### Data provided
* * * * * * *

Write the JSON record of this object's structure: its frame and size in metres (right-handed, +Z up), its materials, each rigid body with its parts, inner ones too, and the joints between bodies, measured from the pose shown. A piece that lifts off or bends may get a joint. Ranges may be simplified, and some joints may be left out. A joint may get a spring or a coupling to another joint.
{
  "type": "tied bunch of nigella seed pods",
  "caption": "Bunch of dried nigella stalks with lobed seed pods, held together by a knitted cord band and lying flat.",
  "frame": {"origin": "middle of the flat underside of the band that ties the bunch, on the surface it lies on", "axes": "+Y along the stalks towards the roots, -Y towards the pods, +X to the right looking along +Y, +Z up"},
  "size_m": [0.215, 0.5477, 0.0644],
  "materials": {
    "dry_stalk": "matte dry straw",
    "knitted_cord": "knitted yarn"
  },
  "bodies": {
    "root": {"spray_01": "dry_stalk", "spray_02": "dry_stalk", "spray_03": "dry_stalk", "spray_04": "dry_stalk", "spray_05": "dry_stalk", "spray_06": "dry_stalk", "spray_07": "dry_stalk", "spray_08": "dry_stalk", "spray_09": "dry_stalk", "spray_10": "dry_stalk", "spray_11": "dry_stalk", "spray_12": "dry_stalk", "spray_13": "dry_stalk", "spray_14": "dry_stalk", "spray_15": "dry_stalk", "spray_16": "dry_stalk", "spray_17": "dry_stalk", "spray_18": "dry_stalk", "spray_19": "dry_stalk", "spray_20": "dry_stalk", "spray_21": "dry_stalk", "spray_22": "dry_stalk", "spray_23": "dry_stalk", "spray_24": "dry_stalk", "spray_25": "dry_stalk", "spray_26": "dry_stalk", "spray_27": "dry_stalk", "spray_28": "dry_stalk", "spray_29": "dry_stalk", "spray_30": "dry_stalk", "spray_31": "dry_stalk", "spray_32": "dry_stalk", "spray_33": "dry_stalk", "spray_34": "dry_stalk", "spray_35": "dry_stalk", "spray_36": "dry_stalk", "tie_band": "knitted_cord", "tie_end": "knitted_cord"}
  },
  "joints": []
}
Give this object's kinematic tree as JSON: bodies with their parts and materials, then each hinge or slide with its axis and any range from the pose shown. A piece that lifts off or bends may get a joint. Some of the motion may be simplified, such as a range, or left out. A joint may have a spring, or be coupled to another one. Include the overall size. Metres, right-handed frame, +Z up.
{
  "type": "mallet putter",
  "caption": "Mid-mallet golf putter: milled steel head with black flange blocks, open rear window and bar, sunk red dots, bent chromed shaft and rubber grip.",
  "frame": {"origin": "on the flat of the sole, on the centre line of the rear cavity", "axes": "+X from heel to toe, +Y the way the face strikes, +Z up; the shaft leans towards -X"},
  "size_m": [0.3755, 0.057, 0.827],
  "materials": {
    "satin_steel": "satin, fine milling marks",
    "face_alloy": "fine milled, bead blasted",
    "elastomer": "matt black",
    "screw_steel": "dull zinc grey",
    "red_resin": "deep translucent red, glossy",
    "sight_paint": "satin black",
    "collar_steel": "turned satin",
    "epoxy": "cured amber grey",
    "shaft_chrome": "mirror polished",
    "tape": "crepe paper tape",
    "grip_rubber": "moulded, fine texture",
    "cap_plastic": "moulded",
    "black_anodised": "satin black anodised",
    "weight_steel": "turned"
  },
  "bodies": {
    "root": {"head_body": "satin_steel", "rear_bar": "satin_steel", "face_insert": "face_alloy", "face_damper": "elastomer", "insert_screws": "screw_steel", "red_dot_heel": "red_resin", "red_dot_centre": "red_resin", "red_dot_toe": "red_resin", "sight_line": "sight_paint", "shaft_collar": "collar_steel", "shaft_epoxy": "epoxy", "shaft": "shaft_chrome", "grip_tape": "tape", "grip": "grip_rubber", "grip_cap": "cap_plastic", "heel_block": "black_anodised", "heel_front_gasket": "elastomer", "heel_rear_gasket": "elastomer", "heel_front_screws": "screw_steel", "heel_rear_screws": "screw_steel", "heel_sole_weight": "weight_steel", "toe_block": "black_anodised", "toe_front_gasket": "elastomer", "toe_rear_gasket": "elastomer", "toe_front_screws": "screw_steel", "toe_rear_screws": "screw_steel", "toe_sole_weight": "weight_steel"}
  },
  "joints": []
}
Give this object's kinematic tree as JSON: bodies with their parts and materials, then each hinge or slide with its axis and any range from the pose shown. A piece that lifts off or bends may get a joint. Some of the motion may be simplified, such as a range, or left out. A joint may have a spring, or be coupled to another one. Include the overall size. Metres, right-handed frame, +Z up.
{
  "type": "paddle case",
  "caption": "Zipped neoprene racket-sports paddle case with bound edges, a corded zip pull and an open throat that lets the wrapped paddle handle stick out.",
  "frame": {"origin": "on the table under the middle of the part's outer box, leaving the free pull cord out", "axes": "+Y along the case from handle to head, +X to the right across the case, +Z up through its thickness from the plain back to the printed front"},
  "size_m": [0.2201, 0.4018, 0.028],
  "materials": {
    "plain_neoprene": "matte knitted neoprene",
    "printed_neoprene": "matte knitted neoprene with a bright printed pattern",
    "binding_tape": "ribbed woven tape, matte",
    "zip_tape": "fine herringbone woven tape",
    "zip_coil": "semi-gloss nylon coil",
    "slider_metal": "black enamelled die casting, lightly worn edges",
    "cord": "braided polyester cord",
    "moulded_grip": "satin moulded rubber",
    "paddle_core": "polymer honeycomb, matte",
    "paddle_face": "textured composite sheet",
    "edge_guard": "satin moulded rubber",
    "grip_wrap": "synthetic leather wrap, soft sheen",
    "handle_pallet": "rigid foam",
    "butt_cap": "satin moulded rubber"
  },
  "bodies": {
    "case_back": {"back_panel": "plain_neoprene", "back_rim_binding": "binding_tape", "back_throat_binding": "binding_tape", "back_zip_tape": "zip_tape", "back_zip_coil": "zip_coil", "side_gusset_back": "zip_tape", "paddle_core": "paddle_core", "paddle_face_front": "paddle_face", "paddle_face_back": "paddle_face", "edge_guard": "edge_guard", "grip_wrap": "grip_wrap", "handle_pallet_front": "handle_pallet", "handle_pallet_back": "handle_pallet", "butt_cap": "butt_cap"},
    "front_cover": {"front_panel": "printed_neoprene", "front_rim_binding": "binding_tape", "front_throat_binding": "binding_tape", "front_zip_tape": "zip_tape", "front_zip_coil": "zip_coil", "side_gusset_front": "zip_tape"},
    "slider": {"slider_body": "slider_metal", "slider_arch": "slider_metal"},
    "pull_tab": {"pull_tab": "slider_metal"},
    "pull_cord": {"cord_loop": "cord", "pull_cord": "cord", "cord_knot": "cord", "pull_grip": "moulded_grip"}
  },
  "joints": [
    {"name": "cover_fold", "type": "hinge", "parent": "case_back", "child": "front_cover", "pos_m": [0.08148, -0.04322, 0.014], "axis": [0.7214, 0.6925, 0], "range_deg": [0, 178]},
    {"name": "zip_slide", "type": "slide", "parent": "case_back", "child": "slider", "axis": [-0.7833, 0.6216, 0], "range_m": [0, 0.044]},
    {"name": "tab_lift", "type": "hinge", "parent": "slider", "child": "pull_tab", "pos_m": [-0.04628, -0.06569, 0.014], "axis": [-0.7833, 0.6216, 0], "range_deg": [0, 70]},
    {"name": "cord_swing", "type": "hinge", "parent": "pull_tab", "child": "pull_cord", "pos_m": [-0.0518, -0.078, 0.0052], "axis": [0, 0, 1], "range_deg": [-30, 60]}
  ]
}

* * * * * * *

### Request
Look through the material above. Copy each line where the word "rigid" appears.

### Task solution
Write the JSON record of this object's structure: its frame and size in metres (right-handed, +Z up), its materials, each rigid body with its parts, inner ones too, and the joints between bodies, measured from the pose shown. A piece that lifts off or bends may get a joint. Ranges may be simplified, and some joints may be left out. A joint may get a spring or a coupling to another joint.
    "handle_pallet": "rigid foam",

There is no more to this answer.